On the whole, I can get away with making up a few kits at a time, or even just making them up as and when they are needed. I’ve got two boxes with kit materials, some of them pre-cut, and so putting a single kit together when it’s ordered is fairly quick, and it means I’m not taking up storage space which is rather at a premium in our house. Even when it’s a single workshop, which is usually for a maximum of twelve people, it’s all quite manageable. It’s when there are three or (as now) four workshops looming that the production line begins to get a bit overwhelming.

And so this is what our house has been looking like for the past week or so:

Preparing Shisha kits And more Shisha kits Preparing Wildflower kits Preparing Butterfly Wreath kits
And more butterfly kits Cutting the fabric Ironing the fabric Transferring the patterns

You may have noticed, by the way, the complete and slightly surprising absence of Cat in these pictures. Lexi took pity on me and decided not to spread her fur onto the fabric, tangle the threads in a play-fight or photobomb the FoF pics. She confined herself to attacking and killing a few off-cuts – I am much obliged to her.

An elephantine fillip

As all stitchers know – as anybody with a hobby or favourite pastime knows – life can get rather in the way sometimes. Not necessarily in very dramatic or tragic ways (although that, too, happens) but just by the demands of work, other obligations, and the odd spell of under-the-weather-ness. It is this that explains why throughout September no Fancies took Flight and it is also the reason why very little stitching got done in the Figworthy household during that time; I simply did not have the inclination, apart from some experimental leaves for the Tree of Life (more about which hopefully later this month).

Sometimes the projects that we have lined up simply fail to inspire, however enthusiastic we may have been about them at the outset. Although I enjoy stitching the various leaves once I get into them, often I simply don’t feel like picking them up and getting started on them; and even when I do I can get stuck half-way through – quite an achievement when the whole project is one small leaf! Fortunately I had other things to occupy me, such as putting together 48 workshop kits (more about that later as well…), but it feels odd not to have something stitchy on the go that I want to get on with.
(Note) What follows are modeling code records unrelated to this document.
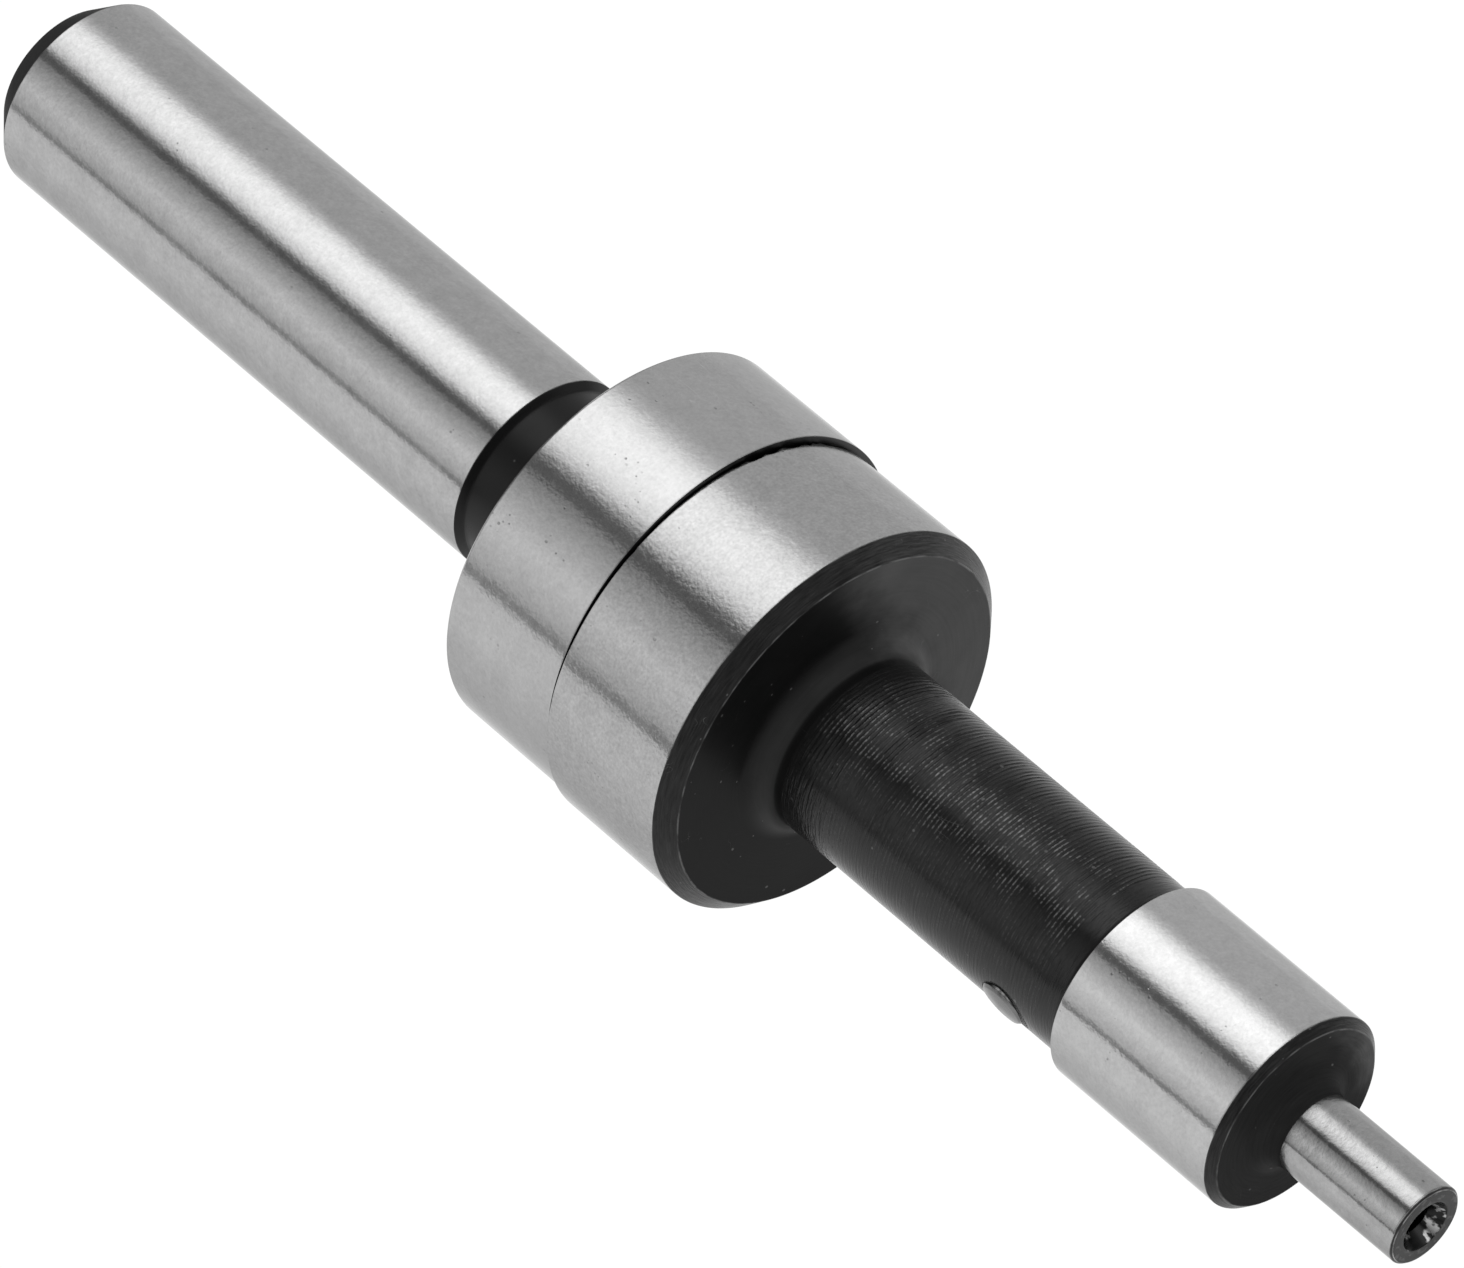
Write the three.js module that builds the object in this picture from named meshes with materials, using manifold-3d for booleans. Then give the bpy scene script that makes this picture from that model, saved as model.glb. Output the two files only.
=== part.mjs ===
// A mechanical edge finder: a spring-loaded centring gauge for a milling machine's spindle.
// The tool lies along +X, from the shank's end face at x = 0 to the end of the small contact.
// +Z is up and every size is in millimetres.
//
// It comes apart into five pieces. The shank body and the probe body meet at two lapped faces on
// the 20 mm head, so one can slide across and turn on the other. A long extension spring runs
// through both. It hooks over an anchor pin that lies on a seat inside the shank's end, and over
// a cross pin through the probe's neck, and it pulls the two lapped faces together.

import * as THREE from "three";
import { mergeVertices } from "three/addons/utils/BufferGeometryUtils.js";
import Module from "manifold-3d";

const wasm = await Module();
wasm.setup();

const ROUND_SEGMENTS = 60; // sides of every turned piece, so its quarter points lie on Y and Z
const PIN_SEGMENTS = 24;
const ARC_STEPS = 5;

// Shank half
const shankRadius = 5;
const shankEndChamfer = { length: 1.5, depth: 1.2 };
const shankGroundEnd = 33.7;
const reliefChamfer = 0.35; // edge between the ground shank and the relief
const headBack = 39; // the relief runs from the ground shank to here
const headBackEdge = 0.15;
const headRadius = 10;
const seam = 46; // the shank half's lapped face
const springBoreRadius = 3.2;
const seatDepth = 3.4; // the anchor pin's seat, measured from the end face
const webThickness = 5; // the web that the seat is on
const webBoreRadius = 2.5;

// Probe half, measured along the same axis
const lappedGap = 0.03; // keeps the two lapped faces from sharing a surface
const headFront = 53.9;
const headFrontChamfer = 0.8;
const neckRadius = 4.5;
const neckRootFillet = 1.25;
const neckEndFillet = 0.4;
const contactBack = 73.3;
const contactLength = 10;
const contactRadius = 5;
const contactChamfer = 0.4;
const tipRadius = 2;
const tipLength = 7.9;
const tipRootFillet = 1.1;
const tipEdge = 0.12;
const centreHole = { mouthRadius: 1.27, angle: 60, pilotRadius: 0.85, pilotLength: 1.6 };
const probeBore = { radius: 3, fullDepthEnd: 72.3, drillAngle: 118 };
const boreMouthChamfer = 0.4;

// Pins and spring
const anchorPinRadius = 1;
const anchorPinLength = 6.1;
const crossPinRadius = 1.2;
const crossPinLength = 9.1;
const crossPinShift = -0.15; // along the pin, so one end stands proud of the neck and one is sunk
const crossPinBehindContact = 3.8; // from the contact's back face to the pin's axis
const crossHoleRadius = 1.4;
const pinEndChamfer = 0.15;
const wireRadius = 0.25;
const coilRadius = 1.75; // to the middle of the wire
const coilTurns = 60;
const hookGap = 0.1; // between a hook and the pin that it pulls on
const hookReach = 0.3; // along the axis, from a hook's ring to the coils
const hookRing = { cutEnd: -60, step: -30, points: 8 }; // degrees round the ring, from its cut end
const springStepsPerTurn = 10;
const wireSides = 6;

// Rest pose: the probe half has slipped down and a little aside, and is turned about its own axis.
const restSlip = new THREE.Vector3(0, -0.13, -0.29);
const probeRoll = THREE.MathUtils.degToRad(18);

const contactFront = contactBack + contactLength;
const tipEnd = contactFront + tipLength;
const anchorPinX = seatDepth - anchorPinRadius;
const crossPinX = contactBack - crossPinBehindContact;
const xAxis = new THREE.Vector3(1, 0, 0);

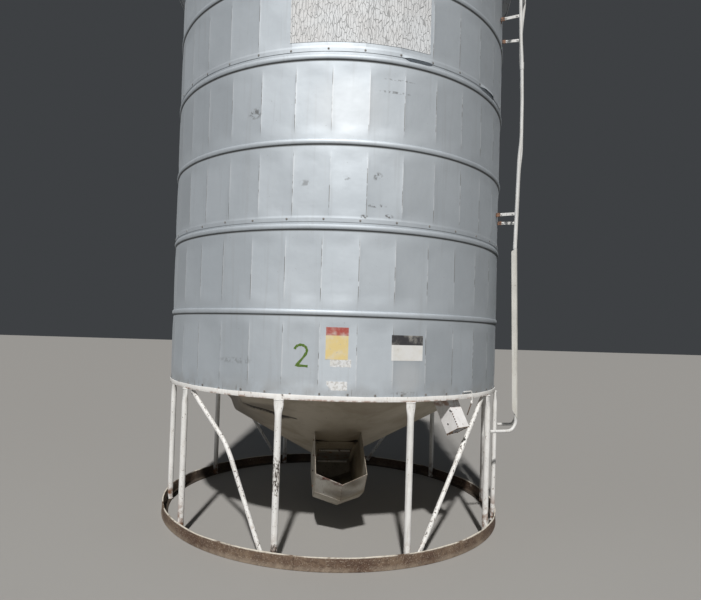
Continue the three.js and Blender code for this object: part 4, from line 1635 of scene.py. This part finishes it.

And then, as I was thinking about an email I need to write concerning some designs, I was reminded of this elephant:

A Wedding Elephant

Some time ago, well over a year in fact, I was asked whether I would consider doing a smaller version of the elephant (known as The Wedding Elephant as well as by its official title “Remember the Day”) which would work on favour cards or place cards. At the time I just stored that idea away in the back of my mind, as it would require a fair bit of fiddling with the design – how small does an elephant need to get if it is to fit onto a favour card? Surely too small to accommodate both the lattice work and the flowers? And an empty elephant would look a bit minimalist, besides not tying in with the original elephant (whether the person who asked me was thinking of the original elephant as a wedding invitation I don’t know, but she definitely meant the small one to complement the full-sized one).

But as the elephant was brought to my mind again by that email (which, incidentally, is still unwritten…), I could suddenly envisage what the mini elephant might look like. Could there be a pair of elephants, facing each other, one with the lattice and one with the flowers? Or if you couldn’t fit two of them on one favour card, perhaps half the cards could have the lattice one facing one way, and the other half the floral one facing the other way. Diversity in symmetry, or something like that.

So I got to work drawing and redrawing and mirroring and resizing, and getting my boxes of hand-dyed stranded cottons and silks out, and now I can’t wait for my stitching time after dinner to get to work on a baby elephant or two. Hurray for a stimulating pachyderm!